§ **Task prompt**:
Below is the data. Give it again, complete and exact.

=== Source data ===

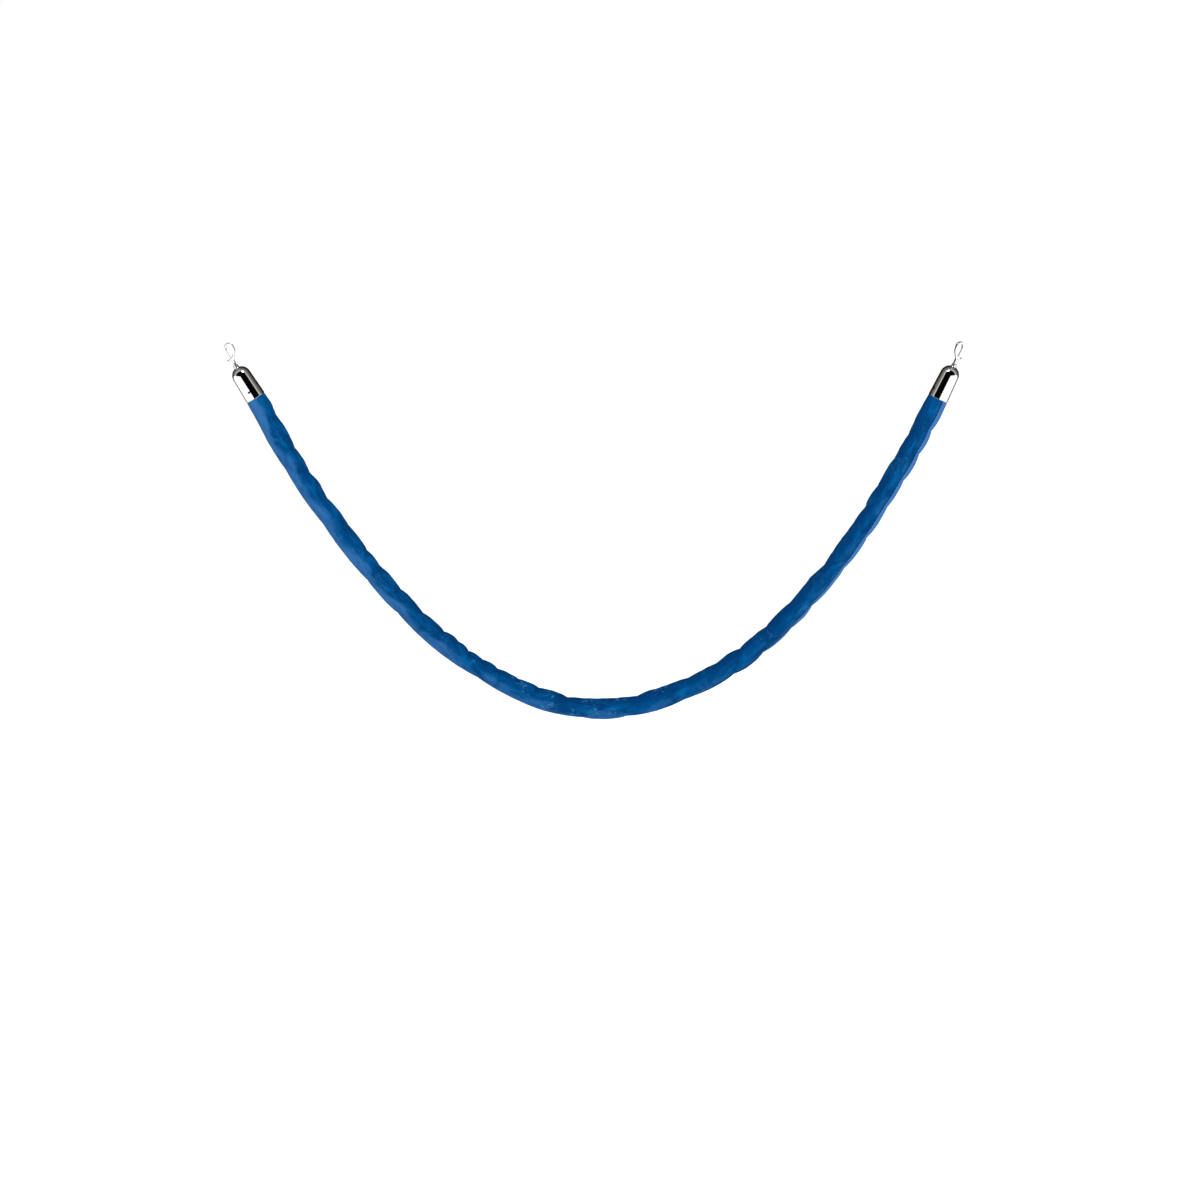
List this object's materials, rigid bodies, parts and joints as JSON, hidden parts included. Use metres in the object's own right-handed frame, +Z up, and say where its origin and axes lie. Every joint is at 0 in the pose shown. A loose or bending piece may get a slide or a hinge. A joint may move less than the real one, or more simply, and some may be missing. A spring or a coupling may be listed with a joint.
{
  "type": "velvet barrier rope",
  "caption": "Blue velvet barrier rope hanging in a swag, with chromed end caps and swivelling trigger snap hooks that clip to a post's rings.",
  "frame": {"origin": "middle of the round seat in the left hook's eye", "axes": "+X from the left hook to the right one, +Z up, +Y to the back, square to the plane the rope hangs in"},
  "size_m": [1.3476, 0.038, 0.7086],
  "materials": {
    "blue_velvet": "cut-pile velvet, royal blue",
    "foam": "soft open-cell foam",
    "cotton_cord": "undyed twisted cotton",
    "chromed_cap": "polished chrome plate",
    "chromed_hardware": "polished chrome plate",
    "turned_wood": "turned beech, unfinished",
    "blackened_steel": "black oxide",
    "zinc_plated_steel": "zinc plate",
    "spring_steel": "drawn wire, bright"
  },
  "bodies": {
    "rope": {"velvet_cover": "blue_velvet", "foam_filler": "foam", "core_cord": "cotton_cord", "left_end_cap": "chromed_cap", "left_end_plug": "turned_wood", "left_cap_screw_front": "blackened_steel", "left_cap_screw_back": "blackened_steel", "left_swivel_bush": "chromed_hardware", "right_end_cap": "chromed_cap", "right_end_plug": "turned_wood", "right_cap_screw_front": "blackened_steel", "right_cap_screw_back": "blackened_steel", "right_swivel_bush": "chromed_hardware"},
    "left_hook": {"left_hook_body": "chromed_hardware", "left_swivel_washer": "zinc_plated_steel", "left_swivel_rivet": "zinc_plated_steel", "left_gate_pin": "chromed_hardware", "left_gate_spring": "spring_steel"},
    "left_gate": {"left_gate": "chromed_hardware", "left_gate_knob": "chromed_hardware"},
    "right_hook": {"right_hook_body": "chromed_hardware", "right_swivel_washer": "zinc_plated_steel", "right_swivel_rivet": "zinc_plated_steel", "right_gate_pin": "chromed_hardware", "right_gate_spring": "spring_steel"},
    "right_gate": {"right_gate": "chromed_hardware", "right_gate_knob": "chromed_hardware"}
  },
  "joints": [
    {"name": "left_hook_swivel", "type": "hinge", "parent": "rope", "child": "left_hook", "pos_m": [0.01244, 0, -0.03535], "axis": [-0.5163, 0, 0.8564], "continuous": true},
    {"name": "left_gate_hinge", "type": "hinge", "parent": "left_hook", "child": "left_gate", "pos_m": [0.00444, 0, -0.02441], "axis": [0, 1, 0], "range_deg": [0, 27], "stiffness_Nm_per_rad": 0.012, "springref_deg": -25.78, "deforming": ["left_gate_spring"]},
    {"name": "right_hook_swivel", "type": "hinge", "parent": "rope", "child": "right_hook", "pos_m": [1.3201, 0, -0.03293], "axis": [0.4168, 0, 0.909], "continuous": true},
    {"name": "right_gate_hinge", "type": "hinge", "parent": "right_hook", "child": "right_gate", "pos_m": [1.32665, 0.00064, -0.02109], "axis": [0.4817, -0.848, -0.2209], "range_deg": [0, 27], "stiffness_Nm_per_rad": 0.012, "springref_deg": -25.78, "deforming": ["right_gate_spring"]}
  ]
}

===

§ **Reply**:
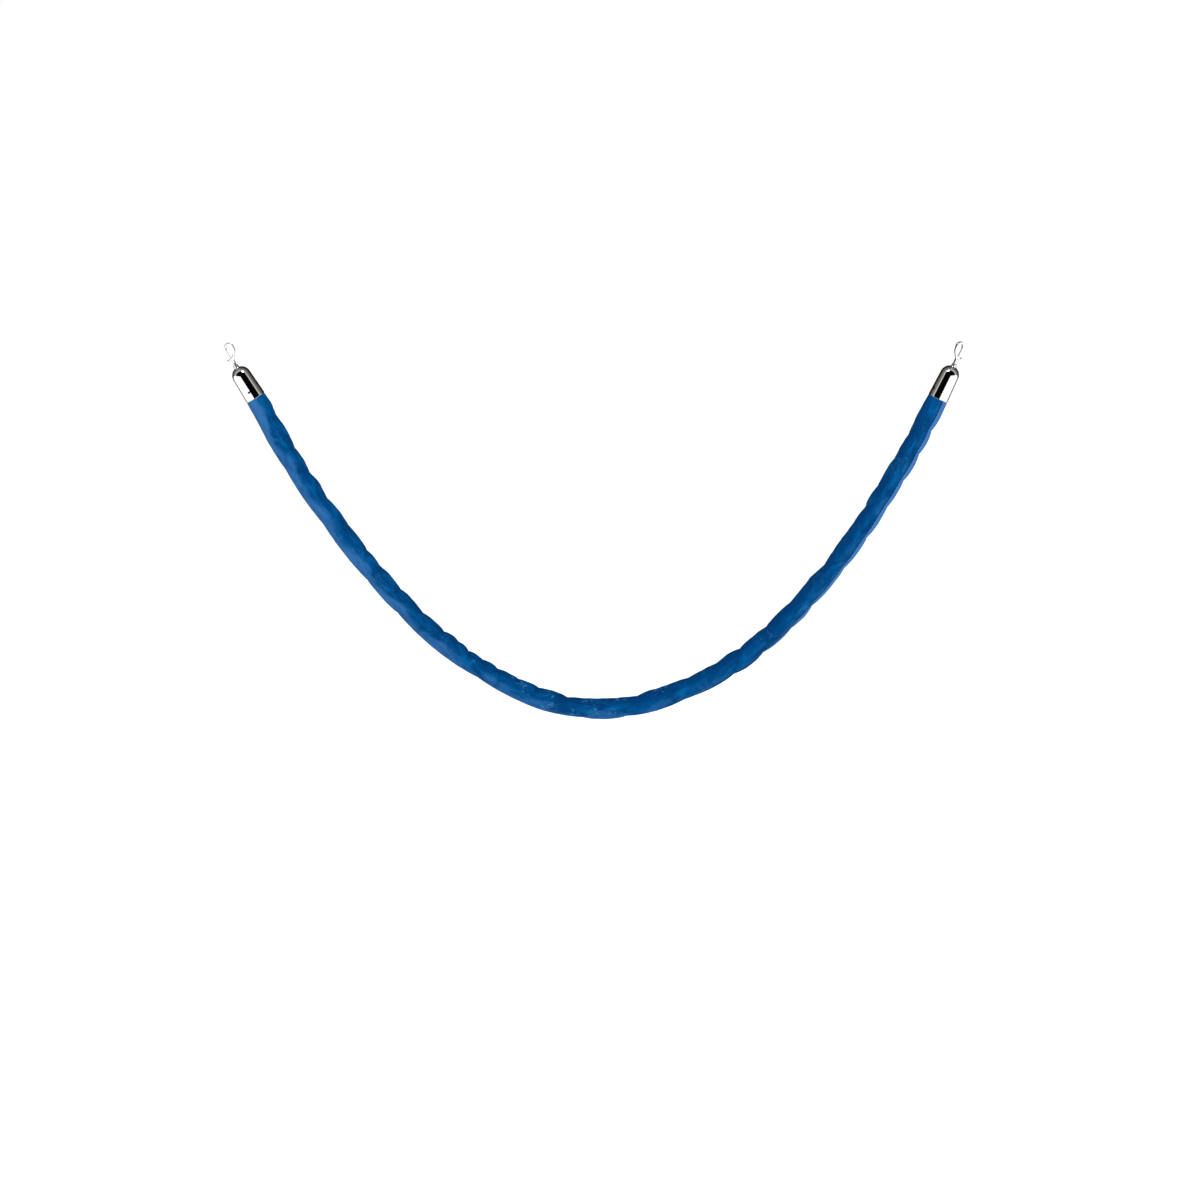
List this object's materials, rigid bodies, parts and joints as JSON, hidden parts included. Use metres in the object's own right-handed frame, +Z up, and say where its origin and axes lie. Every joint is at 0 in the pose shown. A loose or bending piece may get a slide or a hinge. A joint may move less than the real one, or more simply, and some may be missing. A spring or a coupling may be listed with a joint.
{
  "type": "velvet barrier rope",
  "caption": "Blue velvet barrier rope hanging in a swag, with chromed end caps and swivelling trigger snap hooks that clip to a post's rings.",
  "frame": {"origin": "middle of the round seat in the left hook's eye", "axes": "+X from the left hook to the right one, +Z up, +Y to the back, square to the plane the rope hangs in"},
  "size_m": [1.3476, 0.038, 0.7086],
  "materials": {
    "blue_velvet": "cut-pile velvet, royal blue",
    "foam": "soft open-cell foam",
    "cotton_cord": "undyed twisted cotton",
    "chromed_cap": "polished chrome plate",
    "chromed_hardware": "polished chrome plate",
    "turned_wood": "turned beech, unfinished",
    "blackened_steel": "black oxide",
    "zinc_plated_steel": "zinc plate",
    "spring_steel": "drawn wire, bright"
  },
  "bodies": {
    "rope": {"velvet_cover": "blue_velvet", "foam_filler": "foam", "core_cord": "cotton_cord", "left_end_cap": "chromed_cap", "left_end_plug": "turned_wood", "left_cap_screw_front": "blackened_steel", "left_cap_screw_back": "blackened_steel", "left_swivel_bush": "chromed_hardware", "right_end_cap": "chromed_cap", "right_end_plug": "turned_wood", "right_cap_screw_front": "blackened_steel", "right_cap_screw_back": "blackened_steel", "right_swivel_bush": "chromed_hardware"},
    "left_hook": {"left_hook_body": "chromed_hardware", "left_swivel_washer": "zinc_plated_steel", "left_swivel_rivet": "zinc_plated_steel", "left_gate_pin": "chromed_hardware", "left_gate_spring": "spring_steel"},
    "left_gate": {"left_gate": "chromed_hardware", "left_gate_knob": "chromed_hardware"},
    "right_hook": {"right_hook_body": "chromed_hardware", "right_swivel_washer": "zinc_plated_steel", "right_swivel_rivet": "zinc_plated_steel", "right_gate_pin": "chromed_hardware", "right_gate_spring": "spring_steel"},
    "right_gate": {"right_gate": "chromed_hardware", "right_gate_knob": "chromed_hardware"}
  },
  "joints": [
    {"name": "left_hook_swivel", "type": "hinge", "parent": "rope", "child": "left_hook", "pos_m": [0.01244, 0, -0.03535], "axis": [-0.5163, 0, 0.8564], "continuous": true},
    {"name": "left_gate_hinge", "type": "hinge", "parent": "left_hook", "child": "left_gate", "pos_m": [0.00444, 0, -0.02441], "axis": [0, 1, 0], "range_deg": [0, 27], "stiffness_Nm_per_rad": 0.012, "springref_deg": -25.78, "deforming": ["left_gate_spring"]},
    {"name": "right_hook_swivel", "type": "hinge", "parent": "rope", "child": "right_hook", "pos_m": [1.3201, 0, -0.03293], "axis": [0.4168, 0, 0.909], "continuous": true},
    {"name": "right_gate_hinge", "type": "hinge", "parent": "right_hook", "child": "right_gate", "pos_m": [1.32665, 0.00064, -0.02109], "axis": [0.4817, -0.848, -0.2209], "range_deg": [0, 27], "stiffness_Nm_per_rad": 0.012, "springref_deg": -25.78, "deforming": ["right_gate_spring"]}
  ]
}